It's increasingly trendy to speak of food deserts: Blighted places -- often inner-city neighborhoods -- where fresh, nutritious food is hard to find. But what about eating sustainably in a place where desert is more than just a metaphor?
Las Vegas is perhaps the last place on the planet you'd expect to find anyone attempting to practice the locavore lifestyle. It's the kind of city, after all, where restaurants brazenly tout their 'locally caught salmon' knowing full well that the closest ocean lies more than 300 miles away.
But there's evidence that times are a-changing. 60 miles north of Las Vegas, Quail Hollow Farm has launched a CSA membership program offering spring, summer, and winter share subscriptions featuring more than 30 different vegetable crops.

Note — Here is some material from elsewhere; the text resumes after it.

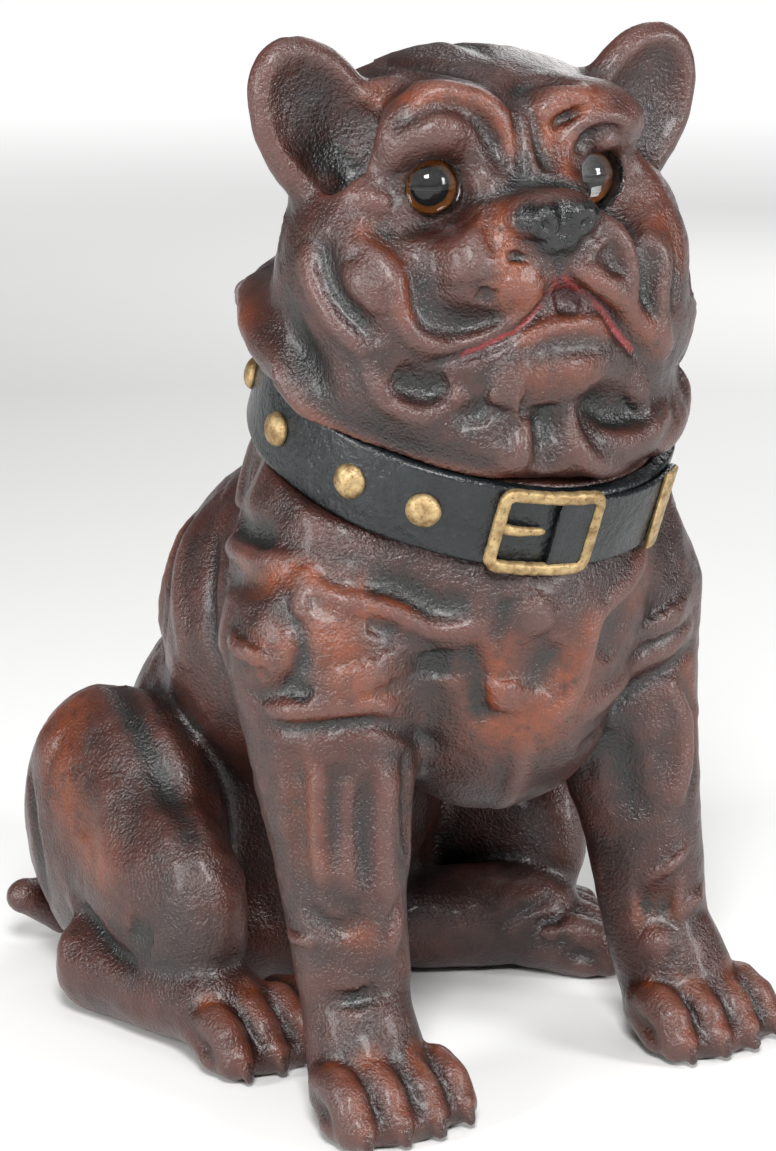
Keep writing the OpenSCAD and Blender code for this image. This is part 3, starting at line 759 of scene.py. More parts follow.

Farmer Laura Bledsoe offers Las Vegas-area pickup locations for city-dwellers who don't want to make the trek to her Moapa Valley farm. (If you're interested in a day trip from Sin City, the farm is located in Overton just 15 miles from the north end of Lake Mead.)
Last fall, the Las Vegas Review-Journal Living section featured a front-page story on chefs seeking out local purveyors, and farmers attempting to create a market for their produce. Although the Las Vegas Valleys extreme temperatures well over 100° in the summer and occasionally below freezing in winter make large-scale farming nearly impossible, the nearby valleys of Southern Nevada can support a wide variety of carefully selected crops. University of Nevada cooperative extension specialists are working with folks interested in raising "everything from natural beef and pheasants to vegetables and fruit", right within shouting distance of the neon and nightlife.
It's probably safe to say that anyone living in Las Vegas isn't a hard-core environmentalist; the earth-shattering ecological impact of this city is pretty hard to ignore. But even those who aren't quite ready to pull up stakes and move to a more eco-sensitive climate can now make small changes to their eating habits.